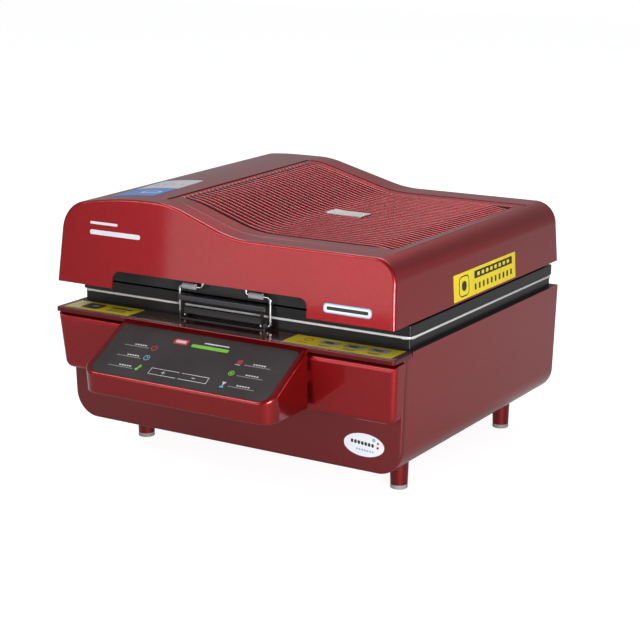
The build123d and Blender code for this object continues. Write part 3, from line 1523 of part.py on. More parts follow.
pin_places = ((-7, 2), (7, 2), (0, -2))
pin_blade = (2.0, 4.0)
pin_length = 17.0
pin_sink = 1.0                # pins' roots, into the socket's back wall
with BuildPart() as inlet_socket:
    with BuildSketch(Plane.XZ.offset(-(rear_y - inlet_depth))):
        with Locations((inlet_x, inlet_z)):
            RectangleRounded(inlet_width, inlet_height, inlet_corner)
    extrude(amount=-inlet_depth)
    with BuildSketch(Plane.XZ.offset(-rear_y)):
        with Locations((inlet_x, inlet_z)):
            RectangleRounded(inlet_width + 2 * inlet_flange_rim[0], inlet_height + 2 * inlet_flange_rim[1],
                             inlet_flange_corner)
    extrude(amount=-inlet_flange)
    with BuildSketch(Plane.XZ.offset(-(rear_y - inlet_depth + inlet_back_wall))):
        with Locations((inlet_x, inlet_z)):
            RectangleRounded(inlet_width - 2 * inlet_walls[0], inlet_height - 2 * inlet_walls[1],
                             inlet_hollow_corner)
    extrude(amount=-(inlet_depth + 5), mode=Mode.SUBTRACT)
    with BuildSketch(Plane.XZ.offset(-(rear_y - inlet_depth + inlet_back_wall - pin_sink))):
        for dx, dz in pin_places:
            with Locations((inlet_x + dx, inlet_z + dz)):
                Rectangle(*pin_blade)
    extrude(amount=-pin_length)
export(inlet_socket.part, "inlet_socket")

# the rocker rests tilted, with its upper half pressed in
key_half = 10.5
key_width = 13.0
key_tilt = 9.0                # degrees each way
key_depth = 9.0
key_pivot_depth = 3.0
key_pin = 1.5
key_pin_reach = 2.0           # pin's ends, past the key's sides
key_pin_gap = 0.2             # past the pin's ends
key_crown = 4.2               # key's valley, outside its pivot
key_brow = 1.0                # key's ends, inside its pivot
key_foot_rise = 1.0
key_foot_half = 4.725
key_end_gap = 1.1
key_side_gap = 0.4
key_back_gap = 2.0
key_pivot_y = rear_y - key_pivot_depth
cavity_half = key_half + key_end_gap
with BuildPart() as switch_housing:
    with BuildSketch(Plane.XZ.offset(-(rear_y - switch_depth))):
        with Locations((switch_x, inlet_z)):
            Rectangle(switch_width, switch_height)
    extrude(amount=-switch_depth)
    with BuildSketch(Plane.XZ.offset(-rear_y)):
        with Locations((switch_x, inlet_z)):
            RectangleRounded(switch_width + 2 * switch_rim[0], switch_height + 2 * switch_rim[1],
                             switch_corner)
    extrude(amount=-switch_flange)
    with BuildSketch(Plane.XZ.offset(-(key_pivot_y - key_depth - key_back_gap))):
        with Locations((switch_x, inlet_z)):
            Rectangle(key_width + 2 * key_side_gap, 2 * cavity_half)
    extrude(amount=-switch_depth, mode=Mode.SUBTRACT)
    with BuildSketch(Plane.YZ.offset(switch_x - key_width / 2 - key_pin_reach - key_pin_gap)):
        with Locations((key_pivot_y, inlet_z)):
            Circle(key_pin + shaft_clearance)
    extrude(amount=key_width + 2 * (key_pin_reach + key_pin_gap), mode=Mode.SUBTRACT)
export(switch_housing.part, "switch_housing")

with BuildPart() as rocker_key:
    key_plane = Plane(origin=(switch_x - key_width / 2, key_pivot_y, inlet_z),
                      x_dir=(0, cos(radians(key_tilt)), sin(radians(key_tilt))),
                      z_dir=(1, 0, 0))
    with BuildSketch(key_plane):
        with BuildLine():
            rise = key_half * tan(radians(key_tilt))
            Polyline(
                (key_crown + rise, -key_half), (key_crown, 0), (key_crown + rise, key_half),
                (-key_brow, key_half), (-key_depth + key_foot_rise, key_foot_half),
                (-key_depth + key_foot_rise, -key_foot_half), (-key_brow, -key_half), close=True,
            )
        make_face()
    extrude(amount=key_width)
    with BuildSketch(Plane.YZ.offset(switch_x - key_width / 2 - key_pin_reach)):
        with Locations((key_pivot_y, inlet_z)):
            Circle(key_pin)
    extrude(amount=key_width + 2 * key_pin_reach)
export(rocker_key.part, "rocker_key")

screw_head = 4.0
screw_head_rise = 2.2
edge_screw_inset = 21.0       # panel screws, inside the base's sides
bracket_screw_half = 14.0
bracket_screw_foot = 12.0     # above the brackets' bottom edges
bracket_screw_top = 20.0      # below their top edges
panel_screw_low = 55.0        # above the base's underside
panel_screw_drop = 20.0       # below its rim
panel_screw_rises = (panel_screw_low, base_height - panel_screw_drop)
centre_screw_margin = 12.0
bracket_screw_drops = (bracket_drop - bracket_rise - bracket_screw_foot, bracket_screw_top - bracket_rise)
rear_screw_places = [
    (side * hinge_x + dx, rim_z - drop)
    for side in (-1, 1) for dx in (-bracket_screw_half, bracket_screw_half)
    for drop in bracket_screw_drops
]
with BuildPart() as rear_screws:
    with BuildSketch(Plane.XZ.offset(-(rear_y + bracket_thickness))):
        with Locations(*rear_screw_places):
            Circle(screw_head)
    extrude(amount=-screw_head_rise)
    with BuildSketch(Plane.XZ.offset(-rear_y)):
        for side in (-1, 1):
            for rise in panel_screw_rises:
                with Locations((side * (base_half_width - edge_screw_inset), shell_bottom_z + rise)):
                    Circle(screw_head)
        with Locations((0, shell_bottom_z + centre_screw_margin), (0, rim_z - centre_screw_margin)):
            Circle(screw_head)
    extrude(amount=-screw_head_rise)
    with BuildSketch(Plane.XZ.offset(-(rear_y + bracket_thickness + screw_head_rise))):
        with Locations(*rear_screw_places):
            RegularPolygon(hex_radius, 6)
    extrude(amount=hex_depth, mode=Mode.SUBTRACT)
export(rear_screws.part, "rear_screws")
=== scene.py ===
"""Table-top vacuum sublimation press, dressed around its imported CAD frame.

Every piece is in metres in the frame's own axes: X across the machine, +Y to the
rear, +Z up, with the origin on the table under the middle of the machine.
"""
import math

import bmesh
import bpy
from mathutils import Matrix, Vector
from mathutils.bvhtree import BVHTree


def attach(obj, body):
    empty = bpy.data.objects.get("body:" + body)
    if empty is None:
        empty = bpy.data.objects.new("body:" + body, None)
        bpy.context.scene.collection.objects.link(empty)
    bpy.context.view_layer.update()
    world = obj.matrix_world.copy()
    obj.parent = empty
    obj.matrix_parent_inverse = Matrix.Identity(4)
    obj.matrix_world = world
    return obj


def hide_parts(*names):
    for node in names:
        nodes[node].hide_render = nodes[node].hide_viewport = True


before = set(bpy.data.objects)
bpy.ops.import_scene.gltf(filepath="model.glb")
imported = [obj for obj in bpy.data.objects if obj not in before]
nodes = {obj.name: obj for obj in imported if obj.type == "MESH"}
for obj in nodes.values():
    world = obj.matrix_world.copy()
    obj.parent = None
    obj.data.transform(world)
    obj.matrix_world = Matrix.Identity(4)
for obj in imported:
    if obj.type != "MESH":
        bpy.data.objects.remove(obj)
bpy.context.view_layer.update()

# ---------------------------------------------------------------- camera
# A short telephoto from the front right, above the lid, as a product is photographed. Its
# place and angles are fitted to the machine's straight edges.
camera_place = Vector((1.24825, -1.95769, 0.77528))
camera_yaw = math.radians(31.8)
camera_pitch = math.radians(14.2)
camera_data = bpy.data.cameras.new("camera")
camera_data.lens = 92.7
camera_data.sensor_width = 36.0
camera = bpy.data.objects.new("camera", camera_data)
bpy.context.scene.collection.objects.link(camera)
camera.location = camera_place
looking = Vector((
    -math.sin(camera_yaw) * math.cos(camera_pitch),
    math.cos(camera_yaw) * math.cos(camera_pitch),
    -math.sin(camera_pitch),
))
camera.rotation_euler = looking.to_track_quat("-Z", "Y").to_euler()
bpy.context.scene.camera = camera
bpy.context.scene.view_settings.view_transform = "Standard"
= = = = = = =
WORK TO DO.
Copy verbatim the line that contains "with BuildSketch(Plane.XZ.offset(-(rear_y + bracket_thickness +", the line that contains "bpy.data.objects.remove(obj)", and all lines between them.

ANSWER TO THE TASK.
    with BuildSketch(Plane.XZ.offset(-(rear_y + bracket_thickness + screw_head_rise))):
        with Locations(*rear_screw_places):
            RegularPolygon(hex_radius, 6)
    extrude(amount=hex_depth, mode=Mode.SUBTRACT)
export(rear_screws.part, "rear_screws")
=== scene.py ===
"""Table-top vacuum sublimation press, dressed around its imported CAD frame.

Every piece is in metres in the frame's own axes: X across the machine, +Y to the
rear, +Z up, with the origin on the table under the middle of the machine.
"""
import math

import bmesh
import bpy
from mathutils import Matrix, Vector
from mathutils.bvhtree import BVHTree


def attach(obj, body):
    empty = bpy.data.objects.get("body:" + body)
    if empty is None:
        empty = bpy.data.objects.new("body:" + body, None)
        bpy.context.scene.collection.objects.link(empty)
    bpy.context.view_layer.update()
    world = obj.matrix_world.copy()
    obj.parent = empty
    obj.matrix_parent_inverse = Matrix.Identity(4)
    obj.matrix_world = world
    return obj


def hide_parts(*names):
    for node in names:
        nodes[node].hide_render = nodes[node].hide_viewport = True


before = set(bpy.data.objects)
bpy.ops.import_scene.gltf(filepath="model.glb")
imported = [obj for obj in bpy.data.objects if obj not in before]
nodes = {obj.name: obj for obj in imported if obj.type == "MESH"}
for obj in nodes.values():
    world = obj.matrix_world.copy()
    obj.parent = None
    obj.data.transform(world)
    obj.matrix_world = Matrix.Identity(4)
for obj in imported:
    if obj.type != "MESH":
        bpy.data.objects.remove(obj)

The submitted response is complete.